Ambas foram aprovadas na CCJ do Senado e o texto principal já foi para votação no plenário. Por um placar apertado (56 x 19 – sendo que o mínimo de votos a favor para PEC deve ser de 49), o governo conseguiu a aprovação em primeiro turno na casa. No entanto, mais um ponto importante caiu (ao menos por enquanto), o da restrição ao abono salarial, que hoje é pago para trabalhadores formais que recebem até 2 salários mínimos, e que o governo propunha que o teto caísse para trabalhadores que recebesse até R$ 1,3 mil. É uma derrota para o governo, pois Guedes previa deixar de pagar R$ 76,4 bilhões à estes trabalhadores nos próximos 10 anos, diminuindo a “economia” da Reforma. Isto ocorreu em retaliação ao governo, e não por os senadores entenderem que tirar um 14º salário de trabalhadores de baixa renda prejudica os mais pobres e afunda ainda mais a economia brasileira, o que dá brecha para uma futura reconciliação e uma reinserção disto à PEC. Com estas mudanças a “economia” em 10 anos é estimada em R$ 800 bilhões.

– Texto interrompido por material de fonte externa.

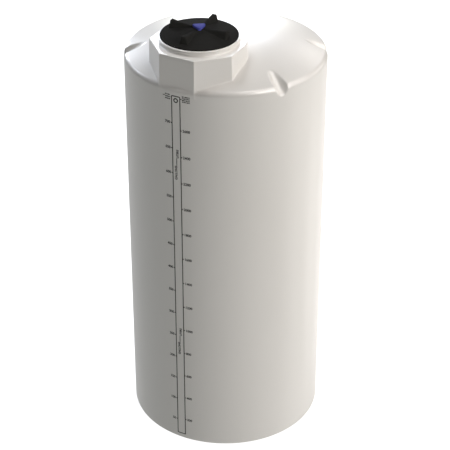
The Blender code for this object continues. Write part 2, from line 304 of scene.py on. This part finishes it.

Como vimos, o essencial da reforma foi mantido (idade mínima, fim da aposentadoria por tempo de contribuição e rebaixamento dos valores pagos com a mudança do cálculo da aposentadoria), mas por conta da grande rejeição popular, crises políticas e um desastroso e bizarro governo, houve algumas pequenas vitórias até aqui, como a não implementação de um sistema de capitalização, benefícios abaixo do salário mínimo, regras de transição menos absurdas e, agora, a não subtração da renda de trabalhadores de baixa renda, a partir do abono salarial. Ainda haverá o segundo turno, provavelmente próximo ao dia 22 deste mês, mas não há nenhuma disposição por parte dos senadores de abrandarem a reforma mais do que isto. Resta saber se, de nossa parte, há alguma disposição para convencê-los do contrário.